-- SUPPLIED RECORDS --

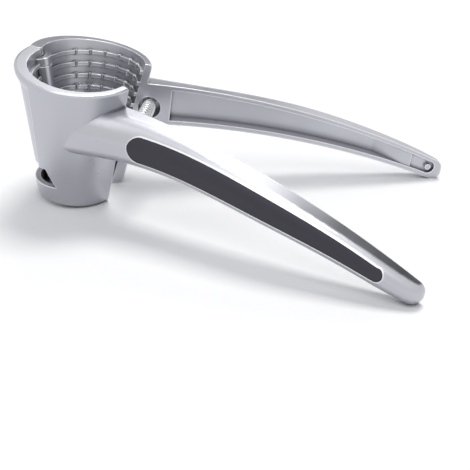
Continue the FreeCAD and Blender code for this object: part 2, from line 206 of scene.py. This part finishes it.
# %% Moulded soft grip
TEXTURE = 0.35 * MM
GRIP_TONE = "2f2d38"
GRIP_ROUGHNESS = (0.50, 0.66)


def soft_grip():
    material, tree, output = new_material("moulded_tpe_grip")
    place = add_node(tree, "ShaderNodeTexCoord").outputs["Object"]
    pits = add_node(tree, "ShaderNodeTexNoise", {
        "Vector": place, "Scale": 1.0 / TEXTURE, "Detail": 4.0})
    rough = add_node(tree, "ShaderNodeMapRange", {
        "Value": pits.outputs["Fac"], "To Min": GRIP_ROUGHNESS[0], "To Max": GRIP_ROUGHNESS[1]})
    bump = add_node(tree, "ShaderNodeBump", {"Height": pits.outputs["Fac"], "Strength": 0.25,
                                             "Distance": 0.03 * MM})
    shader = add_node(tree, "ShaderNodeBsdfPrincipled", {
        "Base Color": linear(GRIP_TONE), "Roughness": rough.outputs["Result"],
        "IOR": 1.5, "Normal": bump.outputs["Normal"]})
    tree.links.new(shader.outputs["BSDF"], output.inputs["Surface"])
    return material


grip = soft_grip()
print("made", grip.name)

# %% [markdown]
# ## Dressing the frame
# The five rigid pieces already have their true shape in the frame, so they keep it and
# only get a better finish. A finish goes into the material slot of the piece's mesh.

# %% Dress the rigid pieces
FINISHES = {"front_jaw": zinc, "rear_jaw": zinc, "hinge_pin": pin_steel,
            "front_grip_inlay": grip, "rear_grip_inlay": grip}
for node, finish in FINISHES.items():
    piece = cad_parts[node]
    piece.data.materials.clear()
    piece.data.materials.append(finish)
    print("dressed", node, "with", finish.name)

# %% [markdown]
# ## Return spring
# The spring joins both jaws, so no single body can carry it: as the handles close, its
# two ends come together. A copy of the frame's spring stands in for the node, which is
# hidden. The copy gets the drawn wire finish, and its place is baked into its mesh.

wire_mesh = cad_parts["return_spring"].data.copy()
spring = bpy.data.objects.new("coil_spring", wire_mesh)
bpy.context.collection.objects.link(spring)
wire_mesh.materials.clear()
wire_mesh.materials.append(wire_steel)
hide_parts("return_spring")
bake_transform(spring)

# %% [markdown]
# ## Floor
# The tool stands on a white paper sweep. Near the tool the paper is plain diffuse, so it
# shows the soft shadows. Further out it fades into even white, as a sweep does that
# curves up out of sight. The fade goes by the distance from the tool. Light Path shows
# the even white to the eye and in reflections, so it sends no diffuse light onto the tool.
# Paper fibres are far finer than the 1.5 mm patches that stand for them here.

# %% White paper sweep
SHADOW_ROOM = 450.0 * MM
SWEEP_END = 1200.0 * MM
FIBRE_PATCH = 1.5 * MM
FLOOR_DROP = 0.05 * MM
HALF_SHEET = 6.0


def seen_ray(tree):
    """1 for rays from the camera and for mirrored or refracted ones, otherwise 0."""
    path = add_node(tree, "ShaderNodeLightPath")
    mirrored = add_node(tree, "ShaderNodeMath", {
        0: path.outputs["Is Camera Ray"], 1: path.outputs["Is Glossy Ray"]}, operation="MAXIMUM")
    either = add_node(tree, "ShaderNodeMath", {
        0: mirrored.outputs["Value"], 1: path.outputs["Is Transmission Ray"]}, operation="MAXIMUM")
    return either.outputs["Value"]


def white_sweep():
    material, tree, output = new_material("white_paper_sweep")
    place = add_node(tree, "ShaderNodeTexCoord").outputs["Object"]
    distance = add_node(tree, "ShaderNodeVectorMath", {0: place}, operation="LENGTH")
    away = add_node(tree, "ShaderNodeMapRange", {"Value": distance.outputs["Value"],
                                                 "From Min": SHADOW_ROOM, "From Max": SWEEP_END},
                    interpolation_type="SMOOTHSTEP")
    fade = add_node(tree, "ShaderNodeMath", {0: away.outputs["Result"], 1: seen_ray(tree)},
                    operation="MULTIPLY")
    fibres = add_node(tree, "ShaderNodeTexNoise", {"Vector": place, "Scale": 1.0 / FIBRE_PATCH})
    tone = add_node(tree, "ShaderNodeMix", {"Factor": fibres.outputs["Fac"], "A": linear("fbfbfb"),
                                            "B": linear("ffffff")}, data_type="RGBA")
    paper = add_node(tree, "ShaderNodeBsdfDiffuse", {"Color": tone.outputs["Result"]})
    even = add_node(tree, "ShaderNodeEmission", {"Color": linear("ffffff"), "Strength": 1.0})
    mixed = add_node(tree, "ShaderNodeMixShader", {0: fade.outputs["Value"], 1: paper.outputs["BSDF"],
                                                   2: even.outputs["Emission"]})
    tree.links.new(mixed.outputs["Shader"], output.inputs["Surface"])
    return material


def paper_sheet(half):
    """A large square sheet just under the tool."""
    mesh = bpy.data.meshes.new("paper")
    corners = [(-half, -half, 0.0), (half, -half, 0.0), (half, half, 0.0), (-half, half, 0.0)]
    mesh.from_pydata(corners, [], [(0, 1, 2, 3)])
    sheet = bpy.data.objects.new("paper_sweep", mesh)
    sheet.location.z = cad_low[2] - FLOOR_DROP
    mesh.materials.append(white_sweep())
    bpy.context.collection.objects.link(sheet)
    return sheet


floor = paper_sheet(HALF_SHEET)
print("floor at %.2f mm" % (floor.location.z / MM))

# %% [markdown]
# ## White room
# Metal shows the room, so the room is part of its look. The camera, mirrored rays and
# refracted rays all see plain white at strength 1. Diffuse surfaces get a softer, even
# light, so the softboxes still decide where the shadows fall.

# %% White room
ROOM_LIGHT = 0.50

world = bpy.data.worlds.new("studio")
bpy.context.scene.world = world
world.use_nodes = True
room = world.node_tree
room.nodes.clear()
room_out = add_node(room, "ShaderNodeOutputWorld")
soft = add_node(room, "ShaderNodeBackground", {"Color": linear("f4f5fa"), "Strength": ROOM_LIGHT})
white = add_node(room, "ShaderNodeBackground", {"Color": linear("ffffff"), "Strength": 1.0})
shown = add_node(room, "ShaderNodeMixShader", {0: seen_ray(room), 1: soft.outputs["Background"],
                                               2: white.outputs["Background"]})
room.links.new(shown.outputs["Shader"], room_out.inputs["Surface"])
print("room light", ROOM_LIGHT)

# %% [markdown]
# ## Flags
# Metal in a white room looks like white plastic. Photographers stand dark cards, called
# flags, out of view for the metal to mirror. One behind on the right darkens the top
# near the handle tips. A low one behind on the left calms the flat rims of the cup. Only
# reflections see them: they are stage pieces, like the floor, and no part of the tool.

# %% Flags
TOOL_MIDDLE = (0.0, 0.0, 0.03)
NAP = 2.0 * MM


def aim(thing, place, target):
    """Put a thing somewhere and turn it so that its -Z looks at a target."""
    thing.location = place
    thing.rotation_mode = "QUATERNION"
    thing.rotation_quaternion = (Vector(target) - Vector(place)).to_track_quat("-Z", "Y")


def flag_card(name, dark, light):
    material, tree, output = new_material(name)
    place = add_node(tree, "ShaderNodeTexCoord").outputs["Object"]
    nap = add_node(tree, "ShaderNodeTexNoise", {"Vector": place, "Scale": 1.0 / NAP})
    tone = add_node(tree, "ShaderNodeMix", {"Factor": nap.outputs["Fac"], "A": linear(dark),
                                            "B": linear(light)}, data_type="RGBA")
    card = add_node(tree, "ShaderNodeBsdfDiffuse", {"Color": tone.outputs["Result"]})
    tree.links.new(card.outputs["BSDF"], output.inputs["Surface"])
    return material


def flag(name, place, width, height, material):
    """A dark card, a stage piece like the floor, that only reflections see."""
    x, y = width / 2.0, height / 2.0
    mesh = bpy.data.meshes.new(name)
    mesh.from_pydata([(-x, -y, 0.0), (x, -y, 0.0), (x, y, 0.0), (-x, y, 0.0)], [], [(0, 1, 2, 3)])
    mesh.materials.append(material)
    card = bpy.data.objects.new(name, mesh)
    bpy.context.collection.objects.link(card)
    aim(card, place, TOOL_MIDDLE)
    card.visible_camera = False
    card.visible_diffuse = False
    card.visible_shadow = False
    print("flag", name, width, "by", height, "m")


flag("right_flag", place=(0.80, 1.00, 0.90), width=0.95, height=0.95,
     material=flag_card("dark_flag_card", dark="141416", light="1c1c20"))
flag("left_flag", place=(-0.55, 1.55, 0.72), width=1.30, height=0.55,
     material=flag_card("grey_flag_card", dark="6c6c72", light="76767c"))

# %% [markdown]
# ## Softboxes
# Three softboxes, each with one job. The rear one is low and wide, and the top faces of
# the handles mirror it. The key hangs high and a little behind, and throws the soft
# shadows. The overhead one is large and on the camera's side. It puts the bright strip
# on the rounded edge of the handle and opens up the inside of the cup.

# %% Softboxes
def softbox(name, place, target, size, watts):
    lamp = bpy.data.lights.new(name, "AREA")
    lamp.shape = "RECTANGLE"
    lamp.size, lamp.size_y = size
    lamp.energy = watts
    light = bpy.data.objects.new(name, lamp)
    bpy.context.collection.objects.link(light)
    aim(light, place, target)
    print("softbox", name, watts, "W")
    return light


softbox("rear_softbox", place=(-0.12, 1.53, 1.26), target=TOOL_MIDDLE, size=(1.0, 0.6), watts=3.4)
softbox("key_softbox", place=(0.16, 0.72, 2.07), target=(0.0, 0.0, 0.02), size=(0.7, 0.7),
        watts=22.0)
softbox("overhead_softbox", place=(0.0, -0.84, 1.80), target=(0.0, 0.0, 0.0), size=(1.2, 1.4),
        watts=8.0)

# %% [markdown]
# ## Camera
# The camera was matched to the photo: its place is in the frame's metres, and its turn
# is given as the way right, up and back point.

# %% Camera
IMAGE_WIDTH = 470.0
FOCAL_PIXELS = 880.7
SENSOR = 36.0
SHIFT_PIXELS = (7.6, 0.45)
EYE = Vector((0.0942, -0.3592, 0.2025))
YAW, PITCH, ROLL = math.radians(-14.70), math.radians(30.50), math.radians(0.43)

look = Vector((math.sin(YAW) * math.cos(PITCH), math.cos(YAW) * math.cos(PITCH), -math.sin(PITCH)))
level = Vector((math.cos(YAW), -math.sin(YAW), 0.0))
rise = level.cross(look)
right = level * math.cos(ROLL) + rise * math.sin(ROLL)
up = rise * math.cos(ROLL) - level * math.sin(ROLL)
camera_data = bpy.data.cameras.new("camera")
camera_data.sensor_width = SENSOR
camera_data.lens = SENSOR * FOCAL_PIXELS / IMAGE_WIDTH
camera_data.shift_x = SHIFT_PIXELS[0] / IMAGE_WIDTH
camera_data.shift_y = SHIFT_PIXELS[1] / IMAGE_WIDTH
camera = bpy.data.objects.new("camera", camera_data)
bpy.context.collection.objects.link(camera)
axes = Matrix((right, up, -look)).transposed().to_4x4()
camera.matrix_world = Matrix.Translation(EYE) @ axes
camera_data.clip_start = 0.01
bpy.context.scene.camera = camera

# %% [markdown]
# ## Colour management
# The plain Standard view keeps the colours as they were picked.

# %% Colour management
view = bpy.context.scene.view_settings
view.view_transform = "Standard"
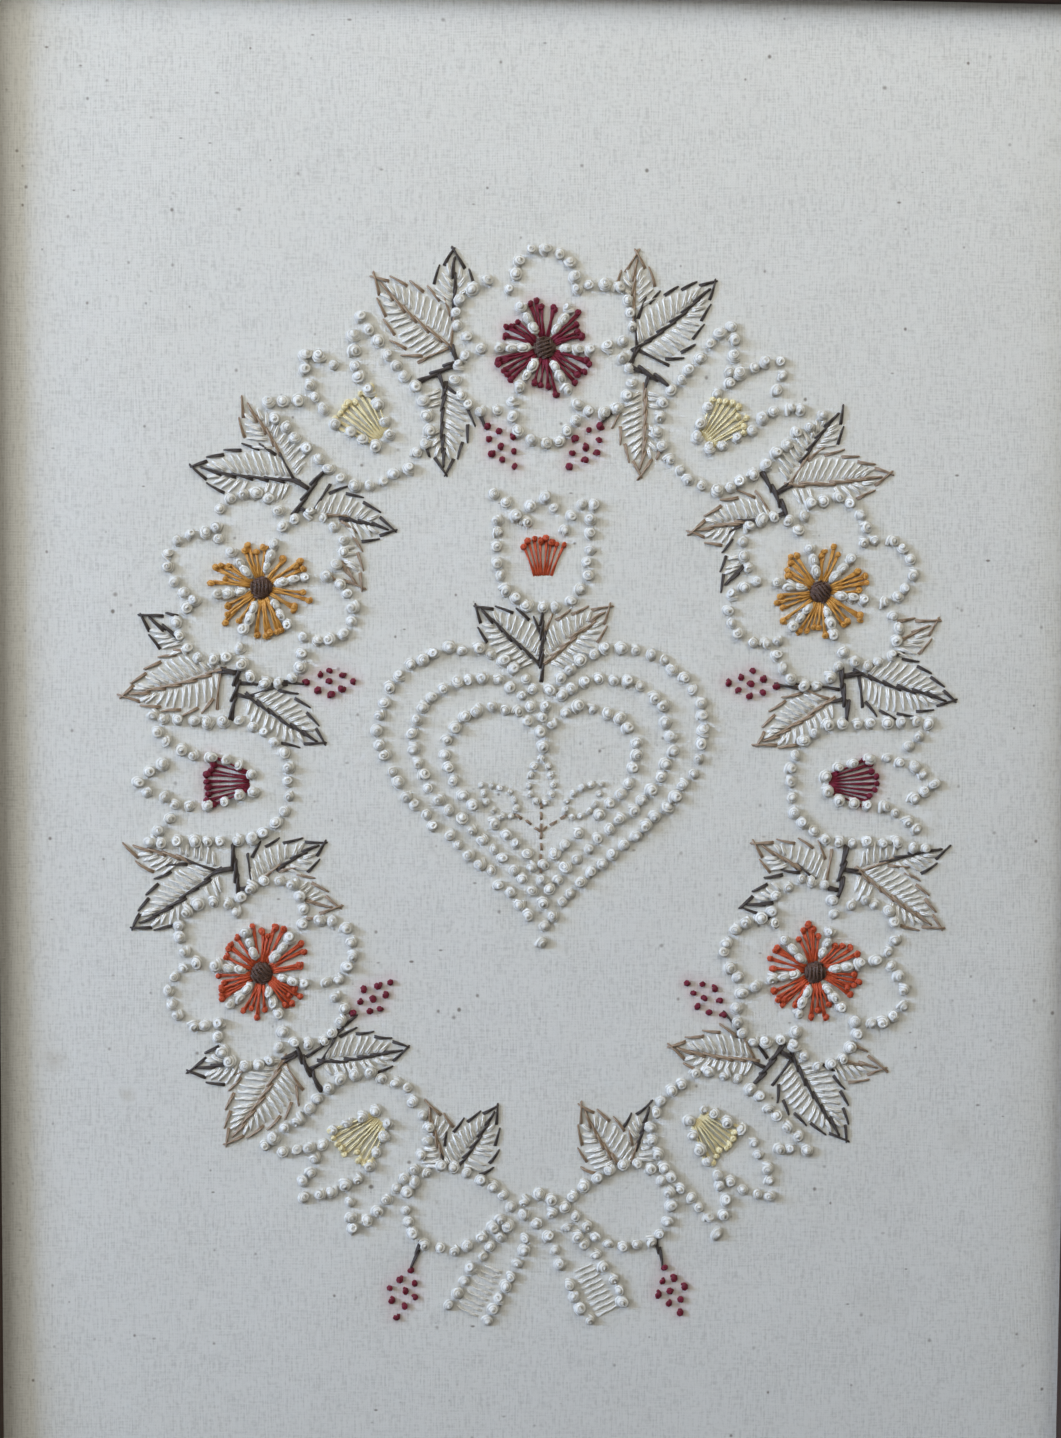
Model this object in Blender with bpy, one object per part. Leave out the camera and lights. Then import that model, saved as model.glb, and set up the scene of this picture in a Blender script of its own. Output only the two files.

-- SHORT PROBLEM --
Quote the records from their first line to the line with "GRIP_ROUGHNESS = (0.50, 0.66)", inclusive, without adding or dropping anything.

-- THE COMPLETED TASK --
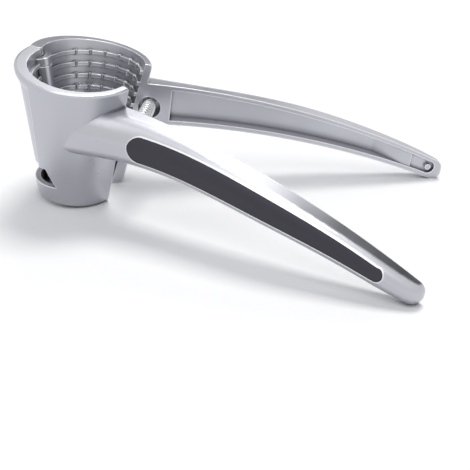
Continue the FreeCAD and Blender code for this object: part 2, from line 206 of scene.py. This part finishes it.
# %% Moulded soft grip
TEXTURE = 0.35 * MM
GRIP_TONE = "2f2d38"
GRIP_ROUGHNESS = (0.50, 0.66)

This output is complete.